Damit stellt sich die Frage, ob nun auf dem Rohstoffmarkt eine Überbewertungsblase geplatzt ist und man sich daher nun auf magere Jahre einzustellen hat. Dafür spricht, dass Bubbles oftmals mit dem Auftreten neuer Finanzinstrumente im Zusammenhang stehen. Bei den Rohstoffen wäre dies der Aufstieg der ETF. Zudem zeigt der jüngste Preisrutsch bei Öl von mehr als 20% einen Bärenmarkt an - zumindest dann, wenn man klassische Indikatoren aus dem Aktienmarkt anwendet.
Letztlich dürfte aber den Ausschlag geben, dass die langfristigen fundamentalen Trends - vor allem der Aufstieg der Schwellenländer - weiterhin intakt sind. Insofern stellt die gegenwärtige Situation lediglich eine der Korrekturen dar, wie es sie in den vergangenen Jahren häufiger gegeben hat. Dass sie diesmal besonders ausgeprägt ist, hängt damit zusammen, dass die Preisanstiege zuvor bei vielen Rohstoffen ungewöhnlich kräftig waren.

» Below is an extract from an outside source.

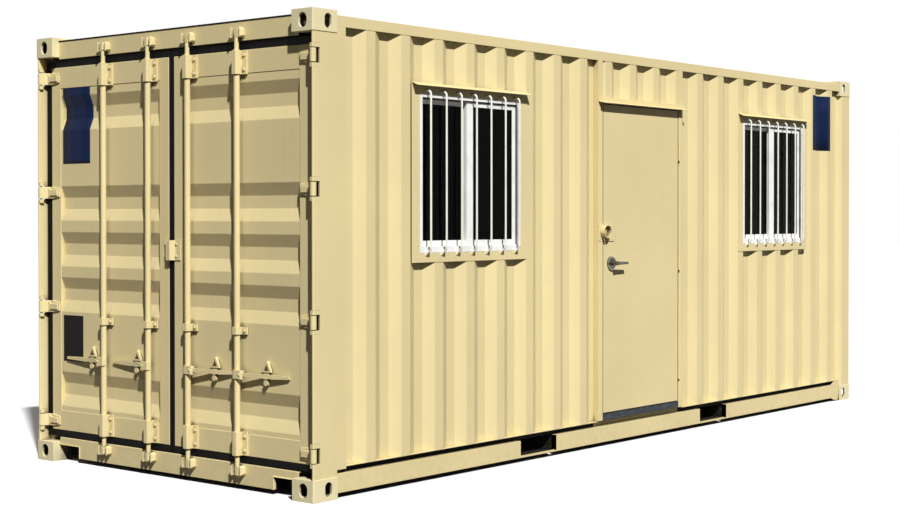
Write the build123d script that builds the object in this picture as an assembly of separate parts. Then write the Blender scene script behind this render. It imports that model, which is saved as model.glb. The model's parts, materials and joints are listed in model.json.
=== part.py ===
from build123d import *
import math
import os

# A 20 ft steel shipping container turned into a cabin: cargo doors at the -X end, an entry door and two
# barred sliding windows in the -Y side. Millimetres, +Z up, origin at the bottom centre of the box.

# ---------------------------------------------------------------- driving dimensions
LENGTH = 6058.0                  # outside of the corner castings
WIDTH = 2438.0
HEIGHT = 2591.0
SHEET = 2.0                      # pressed wall and roof sheet
RUNNING = 0.05                   # radial clearance of a pin in its bore
SEAT = 0.3                       # clearance of a part that turns against its seat

# corner castings
CASTING_X = 178.0
CASTING_Y = 162.0
CASTING_Z = 118.0
CASTING_WALL = 16.0
CASTING_FACE = 28.0              # thickness of the slotted top or bottom face
CASTING_EDGE = 8.0               # rounding of the outer corner
SLOT_LENGTH = 124.0
SLOT_WIDTH = 63.5
SLOT_END_INSET = 102.5           # slot centre from the end face
SLOT_SIDE_INSET = 89.5
APERTURE_HEIGHT = 79.0
END_APERTURE_WIDTH = 63.5
END_APERTURE_INSET = 79.0        # from the side face
SIDE_APERTURE_WIDTH = 51.0
SIDE_APERTURE_INSET = 111.0      # from the end face
APERTURE_DROP = 60.0             # aperture centre from the slotted face

# posts
POST_INSET = 4.0                 # post faces behind the casting faces
POST_PLATE = 14.0                # outer plate beside the cargo doors
POST_WALL = 6.0
POST_BOX_FRONT = 75.0            # front web behind the door end
POST_BOX_INNER = 62.0            # inner wall from the side plane
POST_REAR = 246.0                # where the side panel starts
POST_LAP = 20.0                  # flange that the side panel laps
STOP_FRONT = 118.0               # door stop behind the leaf
STOP_REACH = 110.0
STOP_WALL = 6.0
BLIND_POST_FACE = 134.0          # flat outer face of the blind-end post
BLIND_POST_X = 172.0
BLIND_POST_Y = 120.0

# side walls
PANEL_OUTER = 8.0                # outer flats from the side plane
CORRUGATION = 36.0               # depth of the pressing
FLAT_OUT = 72.0
FLAT_IN = 70.0
SLOPE = 68.0
FIRST_CREST = 718.0              # centre of one outer flat from the door end
PANEL_STOP = 179.0               # sheet end from the blind end
PANEL_BOTTOM = 170.0
FOOT_T = 4.0                     # bar that closes the bends at a wall's foot

# rails
RAIL_BOTTOM = 30.0
RAIL_STEP = 134.0                # top of the proud lower face
RAIL_FACE = 6.0
RAIL_WALL = 4.5
RAIL_UPSTAND = 215.0
ROOF_DROP = 24.0                 # top rails below the castings' top
TOP_RAIL_SIZE = 60.0
TOP_RAIL_WALL = 4.0
RAIL_FACE_STOP = 306.0           # proud face stops short of the blind end
GUSSET_FACE = 10.0
GUSSET_T = 6.0
GUSSET_HANG = (22.0, 24.0)

# cargo door end
HEADER_FACE = 50.0
HEADER_DROP = 131.0              # underside below the castings' top
HEADER_DEPTH = 100.0
HEADER_WALL = 4.0
SILL_BOTTOM = 28.0
SILL_TOP = 144.0
RECESS_INSET = 357.0             # inner side of the boxed recess in the sill, from the side plane
RECESS_LIP = 6.0
RECESS_TOP = 98.0
RECESS_BACK = 130.0
RECESS_WALL = 5.0

# blind end
END_OUTER = 10.0
END_DEPTH = 45.0
END_FLAT_OUT = 110.0
END_FLAT_IN = 104.0
END_SLOPE = 18.0
END_SILL_TOP = 150.0
END_SILL_DEPTH = 60.0

# floor and underframe
FLOOR_TOP = 172.0
FLOOR_T = 28.0
MEMBER_WIDTH = 45.0
MEMBER_WALL = 4.0
MEMBER_PITCH = 300.0
POCKET_WIDTH = 360.0
POCKET_CENTRES = (-1107.0, 928.0)
POCKET_WALL = 5.0
POCKET_TOP = 140.0
STRAP_WIDTH = 200.0

# roof
RIB_PITCH = 209.0
RIB_WIDTH = 120.0
RIB_HEIGHT = 14.0
RIB_TAPER = 60.0                 # degrees from vertical
RIB_END = 95.0                   # rib end from the side plane

# windows
WINDOW_INSETS = (1282.0, 1243.0)  # from the door end; from the blind end
WINDOW_DROP = 397.0              # window top below the castings' top
WINDOW_SIZE = 900.0
WINDOW_FIT = 0.3                 # gap between frame and sleeve
SLEEVE_T = 3.0
SLEEVE_DEPTH = 80.0
FLANGE_SIDE = 67.0
FLANGE_BELOW = 54.0
FLANGE_ABOVE = 60.0
HOOD_REACH = 45.0
HOOD_FALL = 18.0
WALL_FIT = 3.0                   # gap between sleeve and wall opening
FRAME_FACE = 22.0
FRAME_SILL = 35.0
FRAME_FRONT = 4.0
FRAME_DEPTH = 70.0
SASH_T = 22.0
SASH_OUTER = 18.0                # outer track from the side plane
SASH_INNER = 44.0
SASH_STILE = 38.0
SASH_MEETING = 58.0
SASH_RAIL = 33.0
GLASS_T = 6.0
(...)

Und auch die Finanzinvestoren werden sich wieder auf den Rohstoffmärkten einfinden. Ihre Flucht vor allem in die Asset-Klasse Aktie - wie sie an den jüngsten Bodengewinnen bei den Dividendentiteln abzulesen ist - wird wegen der anhaltenden Finanzkrise kaum von Dauer sein.